• **Requirements**: Your task is to output the data exactly as it stands.
____________
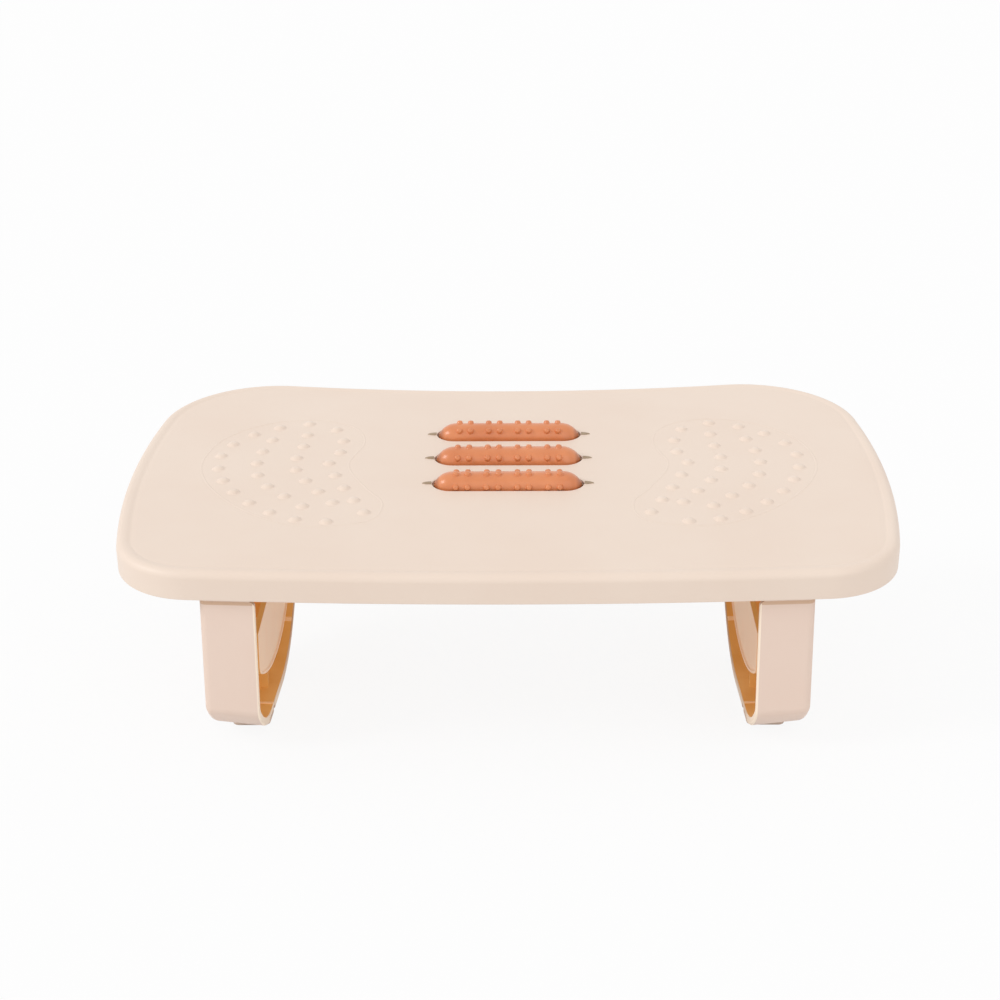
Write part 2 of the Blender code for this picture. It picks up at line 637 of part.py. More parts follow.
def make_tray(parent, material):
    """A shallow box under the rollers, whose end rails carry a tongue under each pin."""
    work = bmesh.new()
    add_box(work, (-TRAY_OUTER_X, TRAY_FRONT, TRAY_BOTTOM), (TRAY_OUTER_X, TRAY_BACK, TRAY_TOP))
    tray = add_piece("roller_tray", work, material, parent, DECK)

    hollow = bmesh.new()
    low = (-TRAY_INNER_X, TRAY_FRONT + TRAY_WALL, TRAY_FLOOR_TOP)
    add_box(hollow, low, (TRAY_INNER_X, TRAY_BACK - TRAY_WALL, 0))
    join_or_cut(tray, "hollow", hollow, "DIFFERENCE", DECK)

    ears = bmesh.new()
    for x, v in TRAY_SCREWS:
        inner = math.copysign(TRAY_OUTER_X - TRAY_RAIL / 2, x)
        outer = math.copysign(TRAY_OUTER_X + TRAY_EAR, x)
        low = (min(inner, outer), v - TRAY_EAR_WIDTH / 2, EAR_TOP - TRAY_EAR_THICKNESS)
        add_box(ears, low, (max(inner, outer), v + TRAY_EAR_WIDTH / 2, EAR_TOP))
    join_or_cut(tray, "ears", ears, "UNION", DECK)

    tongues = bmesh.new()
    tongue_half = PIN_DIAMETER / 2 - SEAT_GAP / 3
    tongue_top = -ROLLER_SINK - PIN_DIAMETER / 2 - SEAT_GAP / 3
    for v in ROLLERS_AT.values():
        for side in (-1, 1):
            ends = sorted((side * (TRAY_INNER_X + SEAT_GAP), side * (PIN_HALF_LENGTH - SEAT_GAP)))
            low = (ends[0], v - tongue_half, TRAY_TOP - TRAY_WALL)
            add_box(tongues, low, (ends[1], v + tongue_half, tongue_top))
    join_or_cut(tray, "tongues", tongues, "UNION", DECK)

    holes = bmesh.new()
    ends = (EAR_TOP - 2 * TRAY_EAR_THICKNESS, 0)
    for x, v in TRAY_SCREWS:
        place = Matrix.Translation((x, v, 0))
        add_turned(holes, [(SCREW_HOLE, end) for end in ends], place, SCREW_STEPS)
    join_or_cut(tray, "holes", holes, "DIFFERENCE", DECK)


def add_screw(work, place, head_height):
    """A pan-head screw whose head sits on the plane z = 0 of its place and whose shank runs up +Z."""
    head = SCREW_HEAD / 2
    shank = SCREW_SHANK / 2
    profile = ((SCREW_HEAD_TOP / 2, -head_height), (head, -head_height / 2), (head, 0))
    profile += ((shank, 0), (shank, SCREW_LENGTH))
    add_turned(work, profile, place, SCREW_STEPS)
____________
• **Answer to the exercise**:
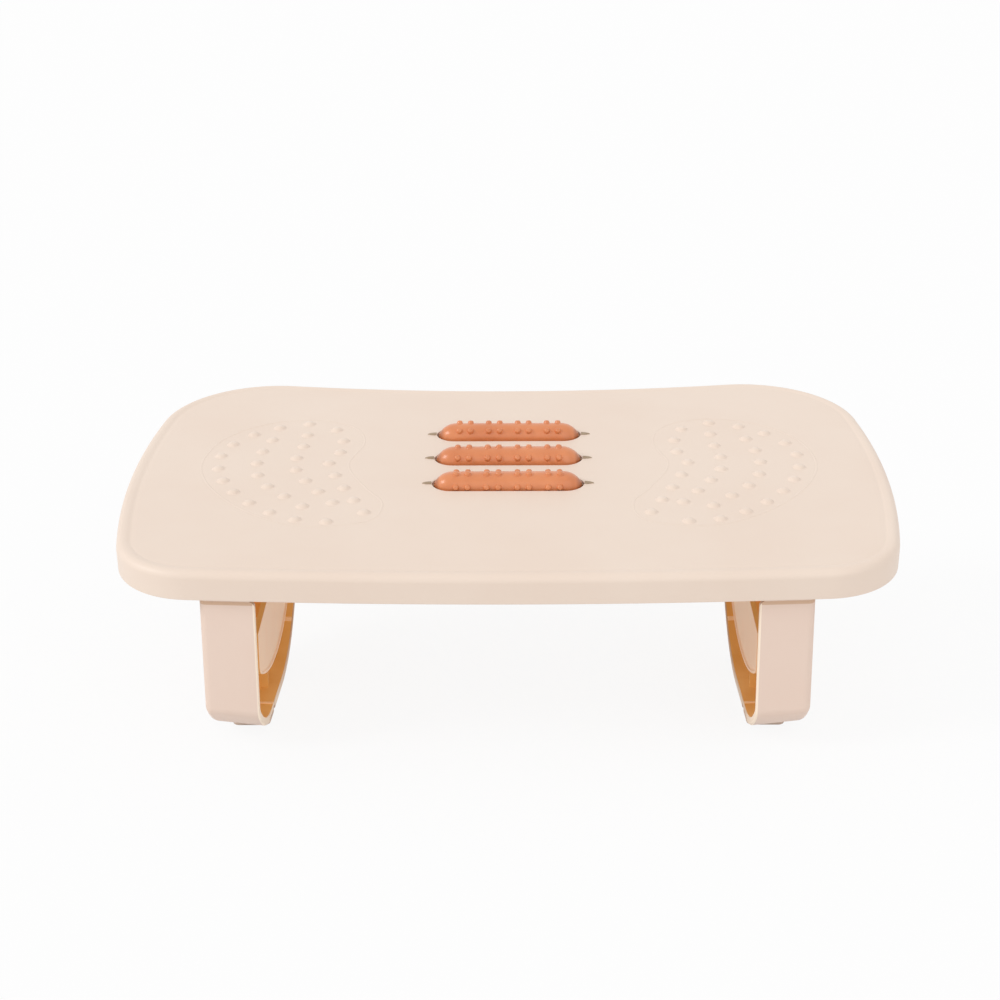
Write part 2 of the Blender code for this picture. It picks up at line 637 of part.py. More parts follow.
def make_tray(parent, material):
    """A shallow box under the rollers, whose end rails carry a tongue under each pin."""
    work = bmesh.new()
    add_box(work, (-TRAY_OUTER_X, TRAY_FRONT, TRAY_BOTTOM), (TRAY_OUTER_X, TRAY_BACK, TRAY_TOP))
    tray = add_piece("roller_tray", work, material, parent, DECK)

    hollow = bmesh.new()
    low = (-TRAY_INNER_X, TRAY_FRONT + TRAY_WALL, TRAY_FLOOR_TOP)
    add_box(hollow, low, (TRAY_INNER_X, TRAY_BACK - TRAY_WALL, 0))
    join_or_cut(tray, "hollow", hollow, "DIFFERENCE", DECK)

    ears = bmesh.new()
    for x, v in TRAY_SCREWS:
        inner = math.copysign(TRAY_OUTER_X - TRAY_RAIL / 2, x)
        outer = math.copysign(TRAY_OUTER_X + TRAY_EAR, x)
        low = (min(inner, outer), v - TRAY_EAR_WIDTH / 2, EAR_TOP - TRAY_EAR_THICKNESS)
        add_box(ears, low, (max(inner, outer), v + TRAY_EAR_WIDTH / 2, EAR_TOP))
    join_or_cut(tray, "ears", ears, "UNION", DECK)

    tongues = bmesh.new()
    tongue_half = PIN_DIAMETER / 2 - SEAT_GAP / 3
    tongue_top = -ROLLER_SINK - PIN_DIAMETER / 2 - SEAT_GAP / 3
    for v in ROLLERS_AT.values():
        for side in (-1, 1):
            ends = sorted((side * (TRAY_INNER_X + SEAT_GAP), side * (PIN_HALF_LENGTH - SEAT_GAP)))
            low = (ends[0], v - tongue_half, TRAY_TOP - TRAY_WALL)
            add_box(tongues, low, (ends[1], v + tongue_half, tongue_top))
    join_or_cut(tray, "tongues", tongues, "UNION", DECK)

    holes = bmesh.new()
    ends = (EAR_TOP - 2 * TRAY_EAR_THICKNESS, 0)
    for x, v in TRAY_SCREWS:
        place = Matrix.Translation((x, v, 0))
        add_turned(holes, [(SCREW_HOLE, end) for end in ends], place, SCREW_STEPS)
    join_or_cut(tray, "holes", holes, "DIFFERENCE", DECK)


def add_screw(work, place, head_height):
    """A pan-head screw whose head sits on the plane z = 0 of its place and whose shank runs up +Z."""
    head = SCREW_HEAD / 2
    shank = SCREW_SHANK / 2
    profile = ((SCREW_HEAD_TOP / 2, -head_height), (head, -head_height / 2), (head, 0))
    profile += ((shank, 0), (shank, SCREW_LENGTH))
    add_turned(work, profile, place, SCREW_STEPS)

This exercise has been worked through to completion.